━━ Provided entries

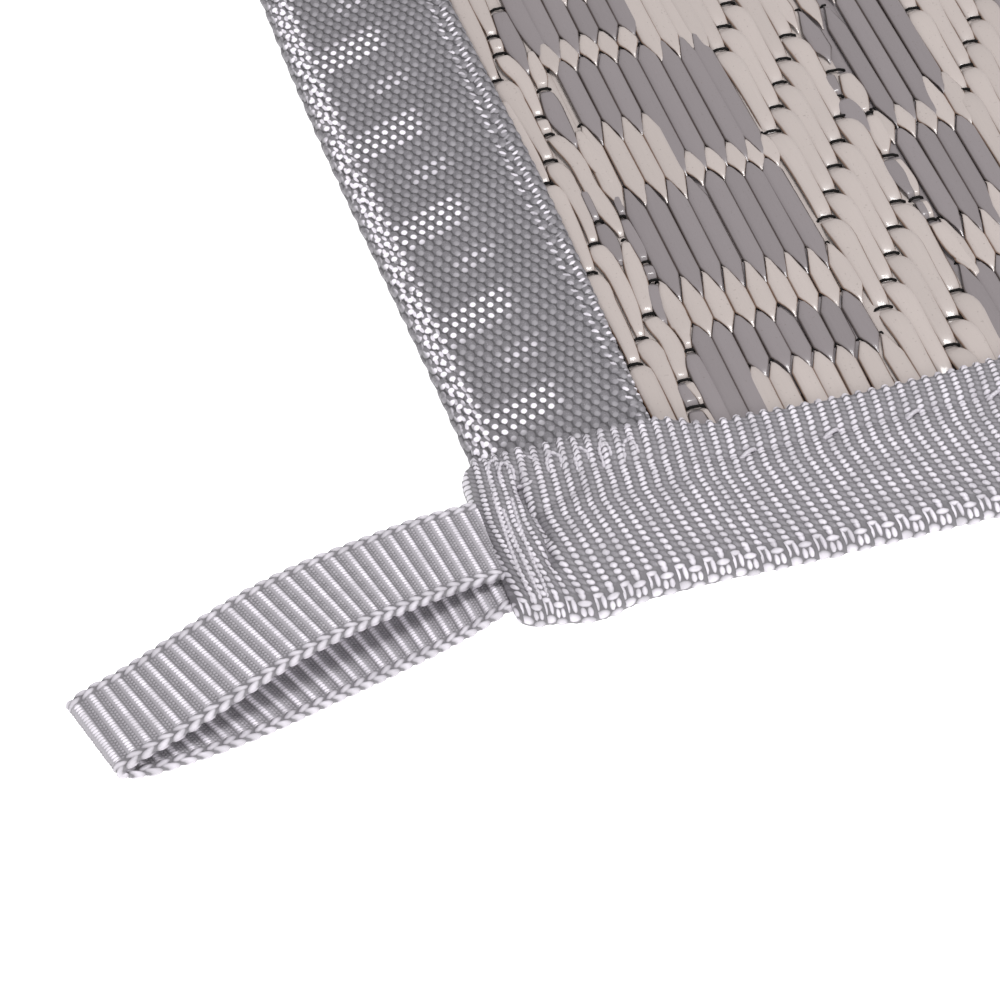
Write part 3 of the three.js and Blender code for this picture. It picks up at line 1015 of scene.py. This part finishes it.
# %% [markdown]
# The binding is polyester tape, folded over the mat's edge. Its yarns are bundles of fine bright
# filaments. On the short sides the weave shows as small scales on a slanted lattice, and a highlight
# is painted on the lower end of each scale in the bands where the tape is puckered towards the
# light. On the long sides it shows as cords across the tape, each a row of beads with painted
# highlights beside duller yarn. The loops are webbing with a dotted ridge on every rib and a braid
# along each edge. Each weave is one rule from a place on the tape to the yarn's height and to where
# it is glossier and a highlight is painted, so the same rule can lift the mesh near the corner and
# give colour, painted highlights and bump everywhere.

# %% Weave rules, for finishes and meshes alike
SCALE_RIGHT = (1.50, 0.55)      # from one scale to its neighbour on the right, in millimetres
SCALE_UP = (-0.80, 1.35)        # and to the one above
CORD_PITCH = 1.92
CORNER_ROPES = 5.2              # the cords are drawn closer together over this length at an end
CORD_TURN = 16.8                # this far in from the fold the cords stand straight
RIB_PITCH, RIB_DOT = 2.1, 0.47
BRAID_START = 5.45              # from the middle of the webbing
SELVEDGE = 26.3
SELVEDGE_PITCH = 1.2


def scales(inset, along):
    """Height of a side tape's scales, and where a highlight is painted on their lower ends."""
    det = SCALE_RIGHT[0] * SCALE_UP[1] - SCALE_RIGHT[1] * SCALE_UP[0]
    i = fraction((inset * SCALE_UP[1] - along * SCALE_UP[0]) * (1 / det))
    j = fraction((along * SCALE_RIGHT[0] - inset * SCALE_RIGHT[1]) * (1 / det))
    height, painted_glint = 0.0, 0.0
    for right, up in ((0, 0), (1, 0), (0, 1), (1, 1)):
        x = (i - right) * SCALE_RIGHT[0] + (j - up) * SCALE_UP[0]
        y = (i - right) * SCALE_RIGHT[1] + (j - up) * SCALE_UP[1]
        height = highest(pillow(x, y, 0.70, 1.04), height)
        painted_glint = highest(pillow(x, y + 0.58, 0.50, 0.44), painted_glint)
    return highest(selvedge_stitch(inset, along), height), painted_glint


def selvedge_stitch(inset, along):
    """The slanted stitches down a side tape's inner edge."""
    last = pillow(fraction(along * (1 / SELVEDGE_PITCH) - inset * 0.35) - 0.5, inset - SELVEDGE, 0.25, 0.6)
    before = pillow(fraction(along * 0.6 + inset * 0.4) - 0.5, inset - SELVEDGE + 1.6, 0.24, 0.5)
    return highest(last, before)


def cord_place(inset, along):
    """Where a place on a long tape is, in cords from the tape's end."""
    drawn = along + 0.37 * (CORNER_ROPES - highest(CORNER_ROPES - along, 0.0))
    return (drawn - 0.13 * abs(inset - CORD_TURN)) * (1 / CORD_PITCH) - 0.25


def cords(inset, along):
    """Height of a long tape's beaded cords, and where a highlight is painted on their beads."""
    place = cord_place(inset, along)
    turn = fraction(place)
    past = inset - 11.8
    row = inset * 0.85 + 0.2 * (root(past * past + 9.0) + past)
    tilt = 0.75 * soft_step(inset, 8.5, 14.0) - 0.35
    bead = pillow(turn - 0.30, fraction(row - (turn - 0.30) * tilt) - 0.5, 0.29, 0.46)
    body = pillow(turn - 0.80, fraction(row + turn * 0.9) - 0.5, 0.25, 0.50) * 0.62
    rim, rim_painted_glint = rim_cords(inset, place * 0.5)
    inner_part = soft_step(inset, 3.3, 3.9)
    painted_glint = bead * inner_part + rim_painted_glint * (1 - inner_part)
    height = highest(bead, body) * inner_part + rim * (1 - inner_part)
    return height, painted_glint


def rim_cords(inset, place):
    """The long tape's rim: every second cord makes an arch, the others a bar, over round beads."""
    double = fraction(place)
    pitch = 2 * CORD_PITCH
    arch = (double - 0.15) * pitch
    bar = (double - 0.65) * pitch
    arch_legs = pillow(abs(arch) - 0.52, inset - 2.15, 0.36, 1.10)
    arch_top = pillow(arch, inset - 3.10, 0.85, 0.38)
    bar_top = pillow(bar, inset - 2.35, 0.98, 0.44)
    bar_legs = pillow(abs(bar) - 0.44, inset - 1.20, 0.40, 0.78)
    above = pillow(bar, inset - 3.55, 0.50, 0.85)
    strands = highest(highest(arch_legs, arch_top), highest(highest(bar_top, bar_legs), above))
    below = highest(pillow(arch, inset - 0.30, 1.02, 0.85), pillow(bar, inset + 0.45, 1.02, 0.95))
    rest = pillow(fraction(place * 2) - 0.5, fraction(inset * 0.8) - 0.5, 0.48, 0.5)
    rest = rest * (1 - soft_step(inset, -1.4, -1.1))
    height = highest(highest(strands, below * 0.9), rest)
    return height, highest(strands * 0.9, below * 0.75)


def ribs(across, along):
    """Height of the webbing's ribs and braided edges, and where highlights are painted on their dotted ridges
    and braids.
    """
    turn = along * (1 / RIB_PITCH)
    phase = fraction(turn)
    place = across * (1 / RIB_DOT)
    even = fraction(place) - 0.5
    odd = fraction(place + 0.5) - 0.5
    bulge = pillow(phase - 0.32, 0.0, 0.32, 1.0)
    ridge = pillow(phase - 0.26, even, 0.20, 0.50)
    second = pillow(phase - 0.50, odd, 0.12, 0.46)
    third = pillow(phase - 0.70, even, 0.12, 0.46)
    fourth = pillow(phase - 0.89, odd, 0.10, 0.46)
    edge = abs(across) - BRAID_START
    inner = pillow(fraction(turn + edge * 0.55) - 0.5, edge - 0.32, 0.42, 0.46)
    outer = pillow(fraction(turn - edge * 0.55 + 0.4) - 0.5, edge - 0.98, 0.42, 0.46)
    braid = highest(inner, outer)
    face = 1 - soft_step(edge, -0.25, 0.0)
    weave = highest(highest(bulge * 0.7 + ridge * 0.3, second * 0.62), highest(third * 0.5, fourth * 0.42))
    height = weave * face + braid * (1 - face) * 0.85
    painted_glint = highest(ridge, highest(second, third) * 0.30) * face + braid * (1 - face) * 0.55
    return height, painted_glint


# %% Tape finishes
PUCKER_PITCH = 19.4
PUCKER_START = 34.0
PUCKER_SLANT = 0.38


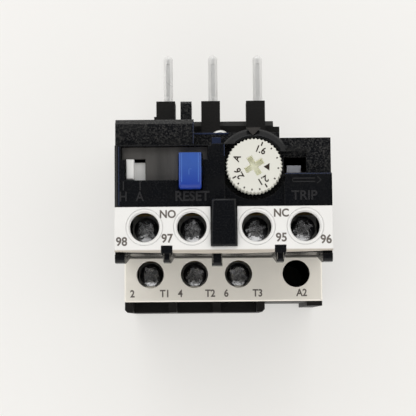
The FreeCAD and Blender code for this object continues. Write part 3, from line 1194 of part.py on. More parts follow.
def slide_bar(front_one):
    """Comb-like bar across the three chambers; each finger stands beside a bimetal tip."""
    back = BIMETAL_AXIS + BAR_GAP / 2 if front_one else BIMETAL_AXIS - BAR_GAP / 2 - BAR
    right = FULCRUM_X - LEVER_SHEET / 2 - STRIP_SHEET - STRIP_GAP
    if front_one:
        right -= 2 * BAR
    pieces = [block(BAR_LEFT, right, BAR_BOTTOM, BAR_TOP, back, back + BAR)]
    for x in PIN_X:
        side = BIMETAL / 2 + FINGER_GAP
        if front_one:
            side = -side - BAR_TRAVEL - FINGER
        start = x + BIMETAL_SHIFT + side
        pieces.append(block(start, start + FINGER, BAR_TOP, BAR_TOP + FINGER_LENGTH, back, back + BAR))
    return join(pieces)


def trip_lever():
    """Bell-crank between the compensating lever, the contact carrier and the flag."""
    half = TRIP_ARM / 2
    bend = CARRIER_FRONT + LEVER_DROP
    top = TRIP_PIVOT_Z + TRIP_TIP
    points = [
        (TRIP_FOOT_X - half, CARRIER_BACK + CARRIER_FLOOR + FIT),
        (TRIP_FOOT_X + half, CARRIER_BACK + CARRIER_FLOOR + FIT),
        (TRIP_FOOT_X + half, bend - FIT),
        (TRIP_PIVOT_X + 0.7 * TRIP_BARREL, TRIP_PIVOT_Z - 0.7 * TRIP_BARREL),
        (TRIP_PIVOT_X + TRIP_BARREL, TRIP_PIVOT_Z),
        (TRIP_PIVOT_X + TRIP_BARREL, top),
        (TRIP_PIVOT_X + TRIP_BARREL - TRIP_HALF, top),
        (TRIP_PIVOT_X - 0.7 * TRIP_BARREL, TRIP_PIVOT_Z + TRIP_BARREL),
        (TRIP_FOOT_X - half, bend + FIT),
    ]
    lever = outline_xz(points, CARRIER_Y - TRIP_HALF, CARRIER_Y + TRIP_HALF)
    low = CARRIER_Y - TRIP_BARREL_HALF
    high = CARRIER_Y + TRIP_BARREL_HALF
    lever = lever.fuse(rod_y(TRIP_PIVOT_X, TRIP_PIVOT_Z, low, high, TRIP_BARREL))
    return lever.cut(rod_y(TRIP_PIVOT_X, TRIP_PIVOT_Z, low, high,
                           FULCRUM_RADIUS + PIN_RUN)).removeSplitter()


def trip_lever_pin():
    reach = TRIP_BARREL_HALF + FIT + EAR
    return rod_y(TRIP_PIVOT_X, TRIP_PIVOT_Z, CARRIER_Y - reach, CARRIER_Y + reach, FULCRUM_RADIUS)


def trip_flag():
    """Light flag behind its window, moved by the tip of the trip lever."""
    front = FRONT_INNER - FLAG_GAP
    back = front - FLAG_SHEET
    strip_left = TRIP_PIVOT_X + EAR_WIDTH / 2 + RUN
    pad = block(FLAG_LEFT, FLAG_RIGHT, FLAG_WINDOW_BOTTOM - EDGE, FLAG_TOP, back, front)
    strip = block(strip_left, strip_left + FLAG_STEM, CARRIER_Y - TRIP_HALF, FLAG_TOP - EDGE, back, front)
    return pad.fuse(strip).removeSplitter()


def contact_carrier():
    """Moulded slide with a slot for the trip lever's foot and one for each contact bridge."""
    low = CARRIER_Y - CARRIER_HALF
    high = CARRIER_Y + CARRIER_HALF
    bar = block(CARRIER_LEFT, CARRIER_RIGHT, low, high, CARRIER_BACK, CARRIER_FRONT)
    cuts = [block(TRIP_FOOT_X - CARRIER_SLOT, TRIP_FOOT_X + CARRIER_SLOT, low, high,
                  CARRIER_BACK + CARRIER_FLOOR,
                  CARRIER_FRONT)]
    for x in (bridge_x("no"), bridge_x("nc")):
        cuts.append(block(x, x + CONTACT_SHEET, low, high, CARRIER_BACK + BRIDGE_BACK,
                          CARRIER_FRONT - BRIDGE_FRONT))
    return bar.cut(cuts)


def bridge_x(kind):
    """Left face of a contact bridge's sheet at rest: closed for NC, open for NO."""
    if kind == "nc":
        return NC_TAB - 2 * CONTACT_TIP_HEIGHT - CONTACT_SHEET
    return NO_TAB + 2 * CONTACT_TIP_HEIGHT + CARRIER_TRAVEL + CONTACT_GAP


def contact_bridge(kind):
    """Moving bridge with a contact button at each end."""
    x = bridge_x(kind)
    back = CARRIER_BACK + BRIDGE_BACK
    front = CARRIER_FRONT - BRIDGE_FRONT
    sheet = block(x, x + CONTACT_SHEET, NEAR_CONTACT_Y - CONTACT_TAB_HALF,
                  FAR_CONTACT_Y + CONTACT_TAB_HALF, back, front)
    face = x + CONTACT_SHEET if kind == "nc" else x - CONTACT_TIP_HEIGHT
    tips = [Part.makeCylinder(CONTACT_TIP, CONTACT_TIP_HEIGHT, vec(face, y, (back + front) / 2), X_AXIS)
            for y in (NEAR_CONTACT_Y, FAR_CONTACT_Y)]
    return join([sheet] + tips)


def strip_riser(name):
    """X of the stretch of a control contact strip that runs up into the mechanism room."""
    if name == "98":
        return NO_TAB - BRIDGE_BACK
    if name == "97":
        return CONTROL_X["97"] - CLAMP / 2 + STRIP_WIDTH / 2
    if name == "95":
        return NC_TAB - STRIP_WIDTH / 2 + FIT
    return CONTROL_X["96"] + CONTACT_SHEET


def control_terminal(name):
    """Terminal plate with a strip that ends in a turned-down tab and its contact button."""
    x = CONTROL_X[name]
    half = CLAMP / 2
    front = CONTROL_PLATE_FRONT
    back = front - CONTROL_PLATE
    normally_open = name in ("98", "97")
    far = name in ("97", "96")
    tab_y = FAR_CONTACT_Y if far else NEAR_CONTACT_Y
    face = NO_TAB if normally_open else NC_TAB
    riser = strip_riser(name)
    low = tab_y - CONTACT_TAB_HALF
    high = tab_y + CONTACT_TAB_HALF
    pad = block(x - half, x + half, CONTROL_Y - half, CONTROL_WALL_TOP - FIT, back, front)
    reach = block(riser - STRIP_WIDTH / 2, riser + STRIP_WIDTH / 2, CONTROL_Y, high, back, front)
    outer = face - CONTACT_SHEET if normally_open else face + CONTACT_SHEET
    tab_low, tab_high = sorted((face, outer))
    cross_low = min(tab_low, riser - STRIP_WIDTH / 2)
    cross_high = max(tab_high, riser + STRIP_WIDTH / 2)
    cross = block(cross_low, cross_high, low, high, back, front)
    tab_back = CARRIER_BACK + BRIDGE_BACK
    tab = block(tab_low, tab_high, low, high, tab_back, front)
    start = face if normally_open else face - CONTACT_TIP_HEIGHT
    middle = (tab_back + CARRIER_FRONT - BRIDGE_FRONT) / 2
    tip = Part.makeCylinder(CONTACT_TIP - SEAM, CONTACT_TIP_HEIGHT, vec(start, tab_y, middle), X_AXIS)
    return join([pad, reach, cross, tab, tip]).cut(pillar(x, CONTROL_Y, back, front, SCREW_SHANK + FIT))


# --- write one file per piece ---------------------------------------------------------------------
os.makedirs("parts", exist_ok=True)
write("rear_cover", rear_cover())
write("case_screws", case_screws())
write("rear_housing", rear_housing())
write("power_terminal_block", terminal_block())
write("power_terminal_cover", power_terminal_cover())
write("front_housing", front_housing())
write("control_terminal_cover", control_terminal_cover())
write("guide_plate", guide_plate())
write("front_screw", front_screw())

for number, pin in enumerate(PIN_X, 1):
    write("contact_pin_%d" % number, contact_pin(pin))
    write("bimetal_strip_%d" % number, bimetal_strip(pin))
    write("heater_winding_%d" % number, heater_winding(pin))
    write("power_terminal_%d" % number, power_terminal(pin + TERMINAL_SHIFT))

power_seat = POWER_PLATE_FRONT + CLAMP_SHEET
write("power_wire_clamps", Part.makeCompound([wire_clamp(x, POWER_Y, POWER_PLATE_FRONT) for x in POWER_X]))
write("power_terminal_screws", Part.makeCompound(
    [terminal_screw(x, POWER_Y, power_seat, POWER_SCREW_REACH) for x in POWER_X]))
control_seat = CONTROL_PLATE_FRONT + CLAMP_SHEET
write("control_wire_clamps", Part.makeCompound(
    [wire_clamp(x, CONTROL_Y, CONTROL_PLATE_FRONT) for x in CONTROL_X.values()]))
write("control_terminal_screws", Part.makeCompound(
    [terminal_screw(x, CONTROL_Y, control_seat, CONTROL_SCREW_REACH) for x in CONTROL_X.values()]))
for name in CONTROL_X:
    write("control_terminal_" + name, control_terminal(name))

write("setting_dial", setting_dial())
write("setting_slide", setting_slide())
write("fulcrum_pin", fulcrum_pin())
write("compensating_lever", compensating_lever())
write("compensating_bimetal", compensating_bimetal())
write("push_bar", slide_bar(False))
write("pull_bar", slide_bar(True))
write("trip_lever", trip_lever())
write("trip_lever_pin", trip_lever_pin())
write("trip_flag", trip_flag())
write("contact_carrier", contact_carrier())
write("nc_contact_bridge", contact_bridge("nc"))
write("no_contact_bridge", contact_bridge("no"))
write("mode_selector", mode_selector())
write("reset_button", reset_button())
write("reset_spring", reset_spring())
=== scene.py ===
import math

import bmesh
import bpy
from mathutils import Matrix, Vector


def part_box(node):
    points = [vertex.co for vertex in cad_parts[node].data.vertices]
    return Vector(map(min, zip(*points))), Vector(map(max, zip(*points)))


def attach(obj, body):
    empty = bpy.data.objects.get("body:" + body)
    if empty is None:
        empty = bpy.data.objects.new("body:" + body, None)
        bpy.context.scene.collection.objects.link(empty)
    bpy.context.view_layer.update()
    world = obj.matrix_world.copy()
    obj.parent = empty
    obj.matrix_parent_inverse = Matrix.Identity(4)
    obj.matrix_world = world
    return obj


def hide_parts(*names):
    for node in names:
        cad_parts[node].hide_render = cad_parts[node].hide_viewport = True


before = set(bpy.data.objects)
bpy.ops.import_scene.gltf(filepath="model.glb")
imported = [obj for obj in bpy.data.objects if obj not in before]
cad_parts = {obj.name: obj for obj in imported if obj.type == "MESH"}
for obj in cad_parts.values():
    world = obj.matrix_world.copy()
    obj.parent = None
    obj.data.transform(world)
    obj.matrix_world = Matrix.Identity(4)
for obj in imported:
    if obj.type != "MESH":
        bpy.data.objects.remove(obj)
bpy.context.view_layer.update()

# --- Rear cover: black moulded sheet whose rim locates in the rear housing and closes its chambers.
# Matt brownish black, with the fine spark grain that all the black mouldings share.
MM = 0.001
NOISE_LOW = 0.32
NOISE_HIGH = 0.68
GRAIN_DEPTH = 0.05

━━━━

◆ **Task instructions**
List every line above containing the word "Blender".

◆ **Solution for this problem**
Write part 3 of the three.js and Blender code for this picture. It picks up at line 1015 of scene.py. This part finishes it.
The FreeCAD and Blender code for this object continues. Write part 3, from line 1194 of part.py on. More parts follow.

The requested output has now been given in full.